The most important part, for Kansas, may be how Bragg handles playing top competition right away. Indiana’s strength is inside, led by All-America candidate Thomas Bryant. Duke is strongest on the perimeter, but Amile Jefferson is back for a fifth year inside.
In some ways, this is Self’s move. He is unapologetically hard on his players, particularly the talented ones, and above all else the talented players he expects more from. Russell Robinson, the Morris twins, Andrew Wiggins, Wayne Selden, Brannen Greene, Tyshawn Taylor and others could tell Bragg stories. Most of them came out of it better off. Not all, but most. Some part of Kansas’ season depends on Bragg’s journey.
Kansas was the NCAA Tournament’s top overall seed last year but could be even better this season. Frank Mason, Devonte Graham, and Landen Lucas are the returning starters, and freshman Josh Jackson should be an upgrade from Wayne Selden.
That leaves Bragg at power forward, and in some ways he is stuck between two worlds. His best chance of enjoying a successful professional future may lie in proving he can be a so-called stretch-4, consistently hitting jumpers from 18 feet or so, but Self won’t play him (and the NBA won’t be interested) if he also can’t be a consistent rebounder for his position.
It has always been true that Kansas’ best team may be with Jackson at power forward — Lucas can anchor the interior defense, no true power forward can guard Jackson’s athleticism, and this would allow more offense with Lagerald Vick or Svi Mykhailiuk on the floor — but their best season would be with Bragg playing to his considerable talent.
At the moment, Bragg is behind. Self always had reason to figure 17-year-old freshman 7-footer Udoka Azubuike might be slower to catch up, but he figured Bragg would be further along by now.
One reason Self has for comfort here is Lucas, the 23-year-old fifth-year senior and son of a former pro who might as well be a fourth assistant coach.
“Part of it is conscious, but a lot of it is just knowing how badly we need guys like (Bragg) and Udoka, so naturally I just want to help out as much as I can,” Lucas said. “We saw it all summer. He had a lot of confidence. Once we got into practices, where there’s a lot more thinking involved, sometimes it takes away from the play.

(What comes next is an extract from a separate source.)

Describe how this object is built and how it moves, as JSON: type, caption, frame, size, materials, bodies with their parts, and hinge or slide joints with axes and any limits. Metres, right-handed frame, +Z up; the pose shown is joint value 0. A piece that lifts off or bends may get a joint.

“But if he can get to the point where he’s not overthinking the game, and get back to just playing, his talent will definitely come through.”
That’s the biggest immediate priority for Kansas, then. It is never about just one player. Bragg always figured to be the third- or fourth-leading scorer on a team with Mason, Graham, and Jackson.
This team’s strength is on the perimeter, but this is a program (and a coach) accustomed to playing inside-out. Azubuike is wildly talented and by next season may be one of the best bigs Self has coached. But at the moment he is mostly a big body, willing mind and target for ally-oops.
Bragg is the one best positioned to fill the biggest need, then. He should be able to play freely, knowing Lucas will take the most difficult defensive assignment inside, and that the depth of scoring options mean he’ll be well-positioned for open and easy shots.
At the moment, it’s just about moving past this “funk.” The good news is he’s not the first to be here, won’t be the last, and will have every opportunity to do it.